Wanneer zich desondanks teveel tandsteen vormt, moet dit van tijd tot tijd verwijderd worden, zodat geen ontstekingen onder het tandvlees ontstaan.

De Keeshond heeft ronde kattenvoeten. Wanneer de haren bij de nagels te lang worden schaadt dit de vorm en moeten deze bijgeknipt worden.

Of dit nodig is hangt, evenals het nagels knippen, afvan de omstandigheden waaronder de hond leeft. Bij een hond die op stenen loopt zullen zowel haren als nagels veel sneller slijten dan bij een hond die buiten op zachte bodem loopt.

Wanneer u niet geroutineerd bent in dit nagels knippen kunt u beter door de dierenarts laten doen, daar u anders de kans loopt in het leven te knippen, wat zeer pijnlijk is.

Wanneer u uw Keeshond regelmatig borstelt behoeft hij niet gewassen te worden. Wassen ontvet de huid, terwijl het haar van de Keeshond er bovendien te zacht van wordt.

Mocht het door bijzondere omstandigheden bij hoge uitzondering toch nodig zijn de hond te wassen, doet u dit dan met een goede hondezeep en zorgt u er vooral voor dat de hond volkomen droog is voor hij weer naar buiten gaat.

Vaak wordt, vooral ‘s zomers gevraagd of de hond niet geschoren moet worden. Dit mag nooit. Niet als het erg warm is en ook niet als hij verhaart. Bij warm weer ontneemt u het dier zijn isolerende laag en brandt de zon rechtstreeks op zijn huid.

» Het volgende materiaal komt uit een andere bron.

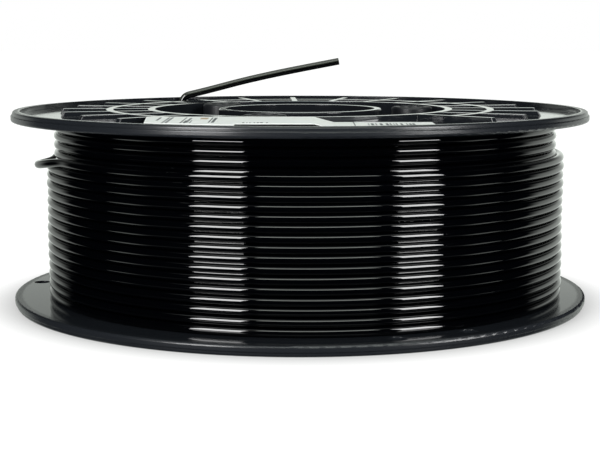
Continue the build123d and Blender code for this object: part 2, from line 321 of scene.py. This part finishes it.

Tot slot nog het volgende: Het is aan te bevelen een hond met een flinke halskraag zoals de Keesachtigen hebben, zo weinig mogelijk met een halsband te laten lopen, daar deze het haar heel lelijk beschadigt.

Moet er beslist een halsband gedragen worden, b.v. wanneer de hond aangelijnd loopt, zorgt u er dan voor dat de halsband niet scherp is, maar neemt u een gladde ronde leren band.

Het zal zijn uiterlijk ten goede komen. Voor de kleine variëteiten zijn er stevige nylon lijntjes in de handel.